The lesson is that partition key selection for time-series or event data should be evaluated against the write distribution of the data at projected scale — not the query patterns of today. The best query partition key and the best write-distribution partition key are often different. Hierarchical partition keys exist precisely to reconcile this tension, but using them from day one on a greenfield system would have avoided the migration entirely.
The park_aggregates Cosmos container was, in effect, a materialized view — daily/weekly/monthly GROUP BY rollups of data already in PostgreSQL. The rationale for caching these in Cosmos was that NoSQL document access is faster than running aggregation queries. This is only true if the aggregations are expensive at query time and the NoSQL store is cheaper to operate than re-querying.
Neither was true here. The aggregation queries are standard GROUP BY over indexed columns — fast in PostgreSQL. And Cosmos at $116/month for park_aggregates alone is more expensive than adding a materialized view refresh to the PostgreSQL job. The moment the pipeline is redesigned without the Cosmos write step, the $116/month goes to zero and query latency barely changes because PostgreSQL was already the origin of the data.
The general principle: any caching layer whose cache is populated entirely from the same source system as its consumers should be evaluated on whether the operational overhead of maintaining it is less than the cost of querying the source directly. In this case it wasn't.
Moving from individual upsert_item() calls to execute_item_batch() had the largest single impact on publisher runtime of any change made. The problem is intuitive in retrospect: each individual Cosmos write is a separate HTTPS request with ~50–150ms of network round-trip latency. At 400–600 writes per publisher run, this is 40–90 seconds of pure network wait time with no compute happening — the application is just waiting for acknowledgments.
Batching 100 items per batch call reduces the network wait by a factor of 100×. The CPU overhead of assembling the batch is negligible. This is a straightforward application of the fundamental principle that network I/O is orders of magnitude more expensive than local computation, and any architecture that issues one network call per record is wasting most of its execution time.

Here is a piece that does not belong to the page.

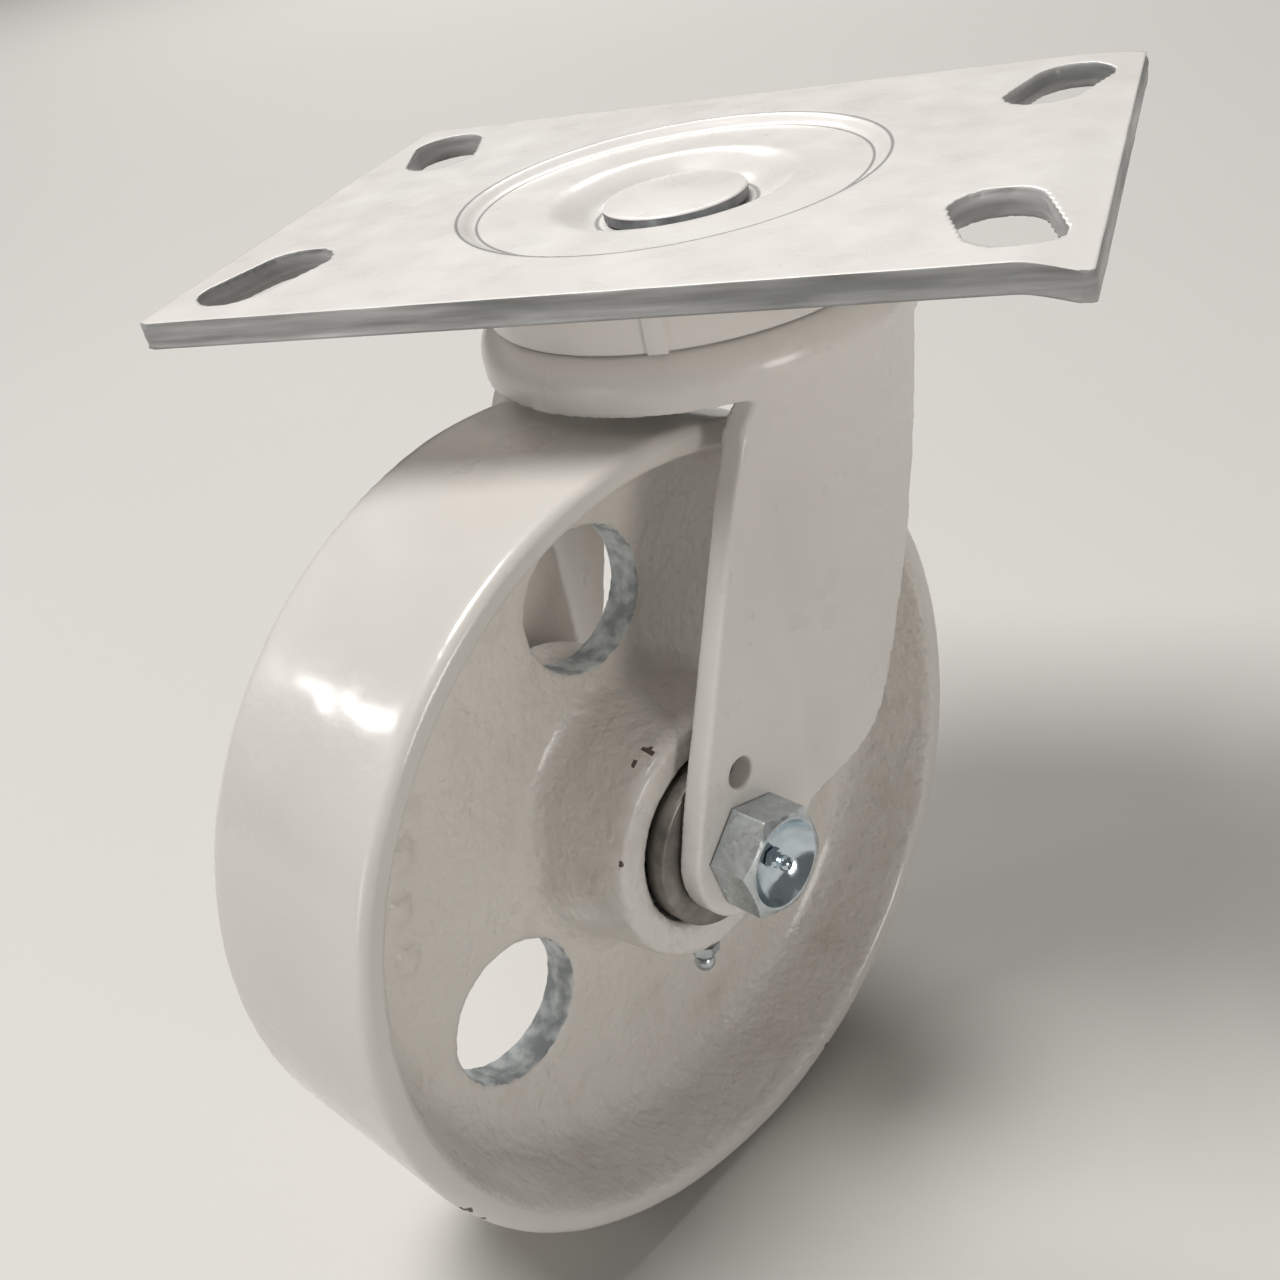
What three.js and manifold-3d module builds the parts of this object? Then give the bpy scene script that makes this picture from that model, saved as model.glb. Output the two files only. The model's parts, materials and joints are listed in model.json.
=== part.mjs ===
// Swivel gate wheel: a slotted top plate, a drawn steel fork that swivels under it on two rings
// of balls, and a cast-iron wheel on rollers around a greased axle bolt.
//
// Millimetres, +Z up. The origin is the middle of the plate's top face, on the swivel axis, and
// +X runs along the plate's long side. The fork is modelled in a frame of its own, turned about
// Z: there +X is forward, the wheel trails towards -X and its axle lies along Y.

import * as THREE from 'three';
import { mergeVertices } from 'three/addons/utils/BufferGeometryUtils.js';
import Module from 'manifold-3d';

const wasm = await Module();
wasm.setup();

// ---- Driving dimensions -------------------------------------------------------------------

// GAP is the clearance kept between pieces that touch. CHAMFER is the broken edge of turned and
// cast corners. REACH is longer than anything that a hole is cut through. SIDES is how many flat
// sides stand in for a circle on large, medium and small pieces.
const GAP = 0.3;
const CHAMFER = 0.8;
const REACH = 60;
const SIDES = { large: 60, medium: 36, small: 20 };
const FORK_ANGLE = THREE.MathUtils.degToRad(65.5);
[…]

The same principle applies to the PostgreSQL side: the 6 covering indexes added to park_live_status_logs_v2 turned full sequential scans into index-only scans. The combination of fast source queries and fast batch destination writes brought the publisher from 6–9 minutes to 2–4 minutes per run.
The hierarchical partition key migration plan was fully designed and never executed. The reason is not that the plan was wrong — it was sound. The reason is that full execution required updating 34 separate call sites in the dashboard API plus all Azure Functions consumers, running a 48-hour parallel validation window, and only then deleting the origin container. The actual migration (backfilling 5.9M documents) was estimated at 4–6 hours. The consumer update work was estimated at multiple days.

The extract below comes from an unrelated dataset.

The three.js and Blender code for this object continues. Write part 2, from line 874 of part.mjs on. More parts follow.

This is a recurring pattern in data platform work: the migration of the store itself is rarely the hard part. The hard part is finding every consumer, understanding what query pattern each one uses, updating it to the new schema or partition key structure, testing the update doesn't change behavior, and running long enough in parallel to be confident. This is the hidden cost that makes "just change the partition key" a multi-week project.
The decision to decommission Cosmos entirely rather than migrate it was driven partly by this: if migrating even one container requires touching 34 call sites, the ongoing maintenance cost of "Cosmos as a first-class store" is high. A single PostgreSQL endpoint with a stable schema has no per-partition query syntax, no partition key to remember, and no migration path for future schema changes — just standard SQL.

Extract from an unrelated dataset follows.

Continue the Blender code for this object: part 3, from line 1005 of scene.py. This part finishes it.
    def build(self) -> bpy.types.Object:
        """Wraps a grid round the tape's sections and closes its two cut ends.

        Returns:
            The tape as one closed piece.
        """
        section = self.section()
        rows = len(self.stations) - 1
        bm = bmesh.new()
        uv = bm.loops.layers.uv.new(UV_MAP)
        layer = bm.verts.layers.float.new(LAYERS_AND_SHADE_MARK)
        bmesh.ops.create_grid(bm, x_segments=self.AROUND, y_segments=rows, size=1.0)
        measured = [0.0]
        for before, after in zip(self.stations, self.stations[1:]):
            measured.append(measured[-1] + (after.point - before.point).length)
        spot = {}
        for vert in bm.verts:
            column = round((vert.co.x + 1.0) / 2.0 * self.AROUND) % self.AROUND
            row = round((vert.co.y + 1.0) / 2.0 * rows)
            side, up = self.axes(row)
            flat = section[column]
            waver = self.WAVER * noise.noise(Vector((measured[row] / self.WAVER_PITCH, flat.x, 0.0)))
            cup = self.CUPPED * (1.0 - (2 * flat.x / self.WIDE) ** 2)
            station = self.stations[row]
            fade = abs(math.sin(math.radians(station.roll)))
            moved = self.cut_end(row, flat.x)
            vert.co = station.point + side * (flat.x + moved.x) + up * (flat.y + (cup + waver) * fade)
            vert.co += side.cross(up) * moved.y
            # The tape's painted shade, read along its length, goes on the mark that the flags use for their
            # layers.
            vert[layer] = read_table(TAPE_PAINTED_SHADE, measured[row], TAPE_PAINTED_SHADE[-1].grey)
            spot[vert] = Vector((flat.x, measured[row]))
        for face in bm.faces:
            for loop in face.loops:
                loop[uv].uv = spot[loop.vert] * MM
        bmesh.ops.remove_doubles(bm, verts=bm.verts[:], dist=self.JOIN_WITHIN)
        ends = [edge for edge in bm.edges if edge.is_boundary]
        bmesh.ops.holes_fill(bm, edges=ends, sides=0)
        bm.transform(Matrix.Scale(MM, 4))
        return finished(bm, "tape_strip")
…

The story of returning to PostgreSQL is not a story about NoSQL being wrong. park_timeseries was the one container that was a genuine fit for Cosmos: 286 entities × 10-minute write cadence × multiple doctypes = hundreds of documents per minute, each naturally partitioned by entity or date. Cosmos's multi-hash hierarchical partitioning distributes this load across hundreds of physical partitions with no hot-spot risk and no lock contention. A single PostgreSQL table receiving this write volume would require careful partitioning, connection pooling, and ongoing DBA attention to stay healthy.
The original design — ingest to PostgreSQL, publish time-series to Cosmos — was architecturally coherent. The error was extending Cosmos to aggregates and knowledge documents that had no need for its partition-based scalability. The lesson is precision: use the right store for each data shape, not a single store for everything, but also not the same store for data that doesn't share the same access patterns just because you've already paid for the account.